-- Exercise brief --
Copy the lines holding the word "from", all of them.

-- BEGIN --

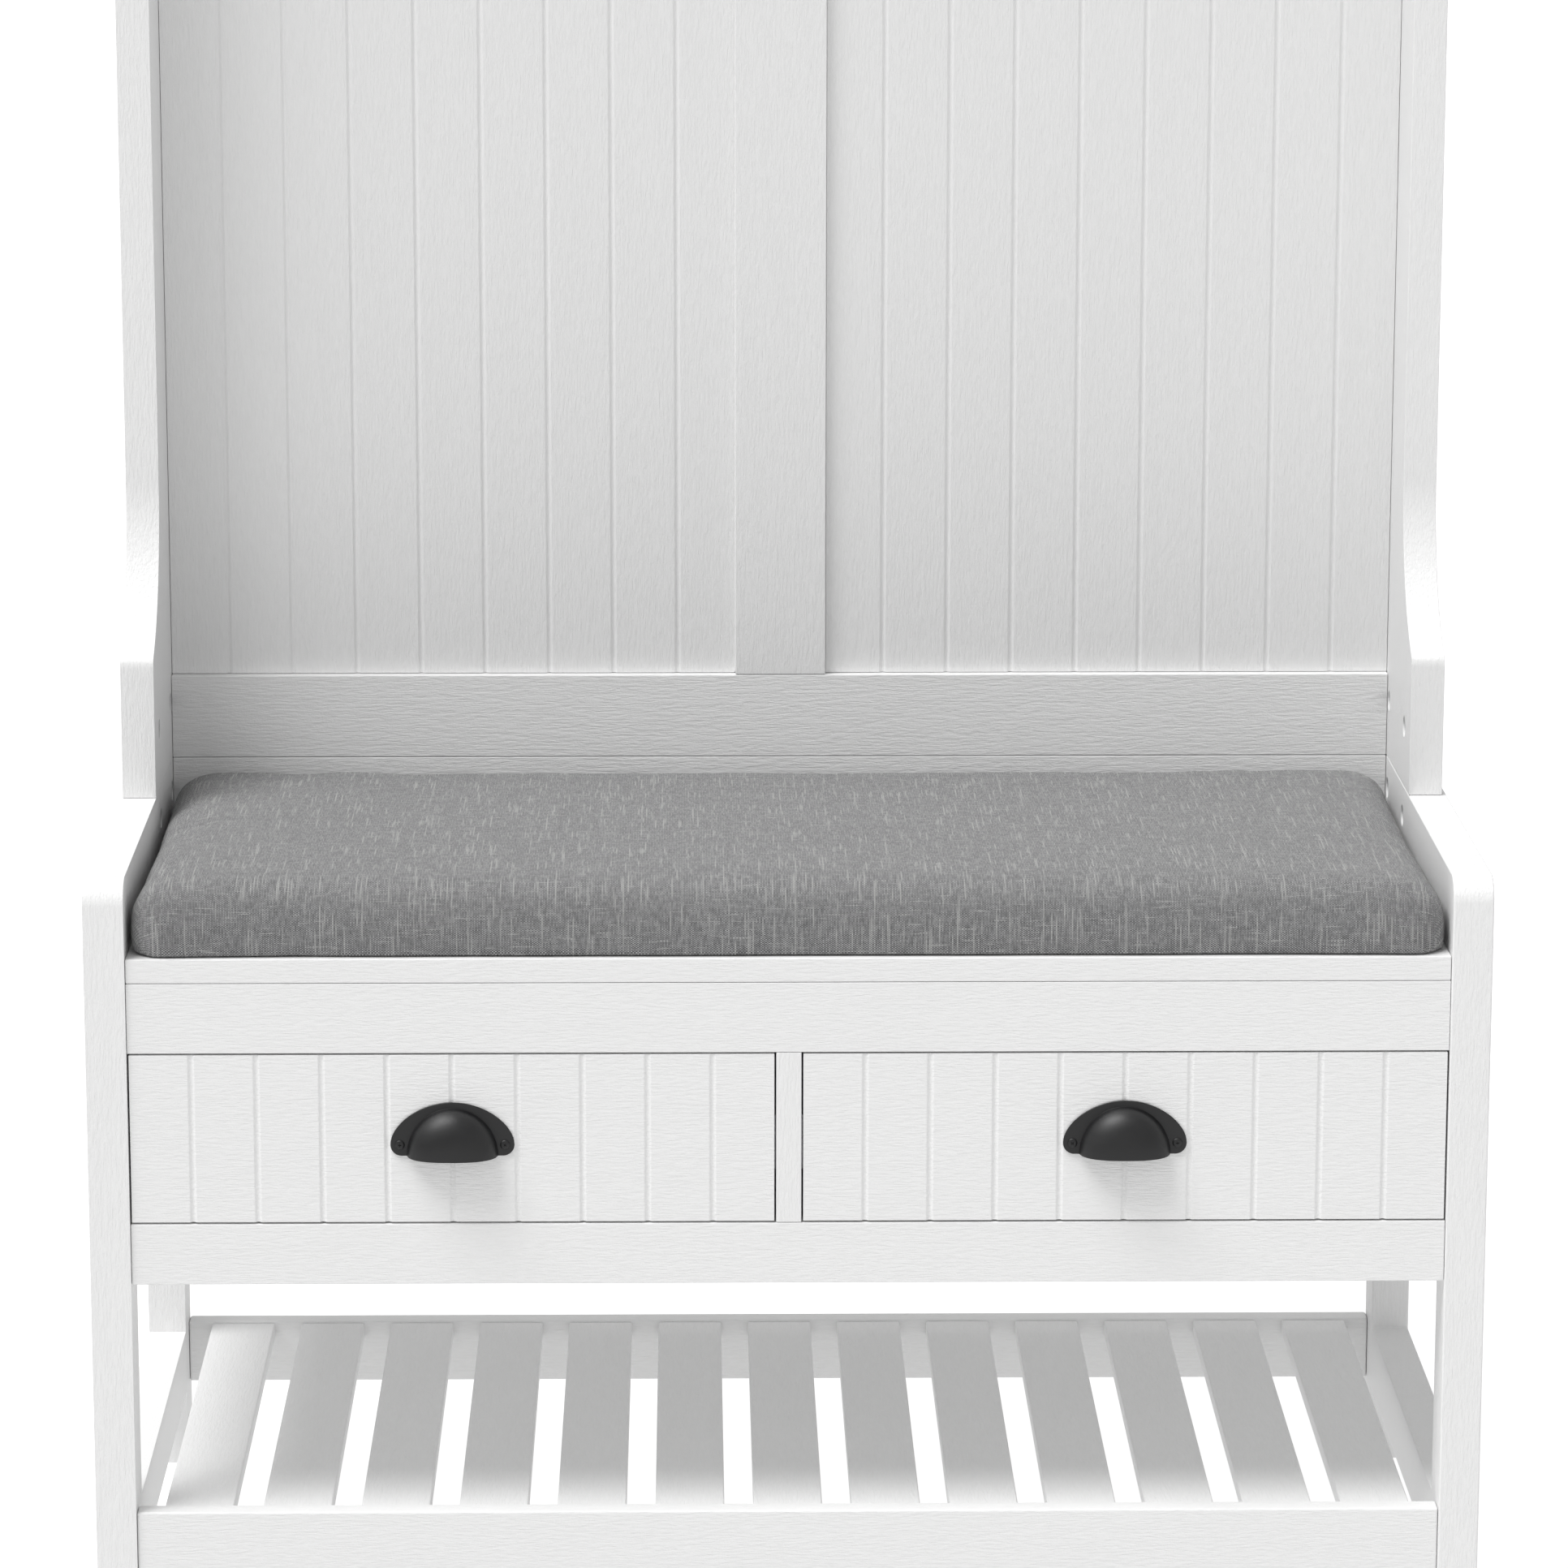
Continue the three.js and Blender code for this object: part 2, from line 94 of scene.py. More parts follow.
def addStudio():
    world = bpy.data.worlds.new("studioSky")
    world.use_nodes = True
    sky = world.node_tree.nodes["Background"]
    sky.inputs["Color"].default_value = (1.0, 1.0, 1.0, 1.0)
    sky.inputs["Strength"].default_value = studio["skyStrength"]
    # the white wall behind is seen, but lights nothing
    paper = world.node_tree.nodes.new("ShaderNodeBackground")
    paper.inputs["Color"].default_value = (1.0, 1.0, 1.0, 1.0)
    rays = world.node_tree.nodes.new("ShaderNodeLightPath")
    pick = world.node_tree.nodes.new("ShaderNodeMixShader")
    joins = world.node_tree.links
    joins.new(rays.outputs["Is Camera Ray"], pick.inputs[0])
    joins.new(sky.outputs[0], pick.inputs[1])
    joins.new(paper.outputs[0], pick.inputs[2])
    joins.new(pick.outputs[0], world.node_tree.nodes["World Output"].inputs["Surface"])
    bpy.context.scene.world = world
    bpy.context.scene.view_settings.view_transform = "Standard"
    data = bpy.data.lights.new("softSun", "SUN")
    data.energy = studio["sunStrength"]
    data.angle = math.radians(studio["sunSpread"])
    light = bpy.data.objects.new("softSun", data)
    light.rotation_euler = [math.radians(a) for a in studio["sunTurn"]]
    bpy.context.collection.objects.link(light)
    bm = bmesh.new()
    bmesh.ops.create_grid(bm, x_segments=2, y_segments=2, size=studio["floorSize"] / 2)
    mesh = bpy.data.meshes.new("studioFloor")
    bm.to_mesh(mesh)
    bm.free()
    material = bpy.data.materials.new("floorPaper")
    material.use_nodes = True
    shader = material.node_tree.nodes["Principled BSDF"]
    shader.inputs["Base Color"].default_value = (*studio["floorTone"], 1.0)
    shader.inputs["Roughness"].default_value = 0.9
    shader.inputs["Emission Color"].default_value = (1.0, 1.0, 1.0, 1.0)
    tree = material.node_tree
    rays = tree.nodes.new("ShaderNodeLightPath")
    glow = tree.nodes.new("ShaderNodeMapRange")
    glow.inputs["To Min"].default_value = studio["floorFill"]
    glow.inputs["To Max"].default_value = studio["floorGlow"]
    tree.links.new(rays.outputs["Is Camera Ray"], glow.inputs["Value"])
    tree.links.new(glow.outputs["Result"], shader.inputs["Emission Strength"])
    mesh.materials.append(material)
    floor = bpy.data.objects.new("studioFloor", mesh)
    bpy.context.collection.objects.link(floor)


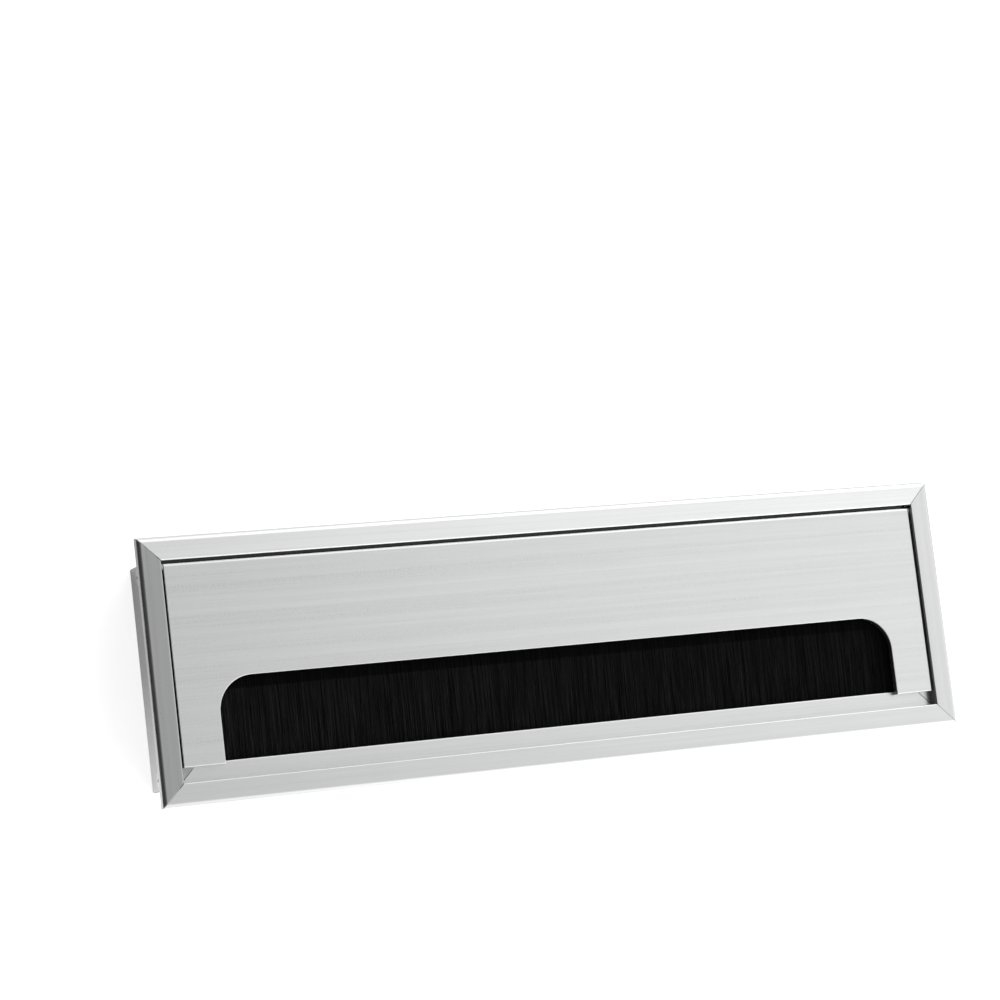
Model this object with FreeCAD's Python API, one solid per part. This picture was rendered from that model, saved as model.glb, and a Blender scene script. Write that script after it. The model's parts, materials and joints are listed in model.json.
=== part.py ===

-- END --

-- Exercise solution --
Continue the three.js and Blender code for this object: part 2, from line 94 of scene.py. More parts follow.
Model this object with FreeCAD's Python API, one solid per part. This picture was rendered from that model, saved as model.glb, and a Blender scene script. Write that script after it. The model's parts, materials and joints are listed in model.json.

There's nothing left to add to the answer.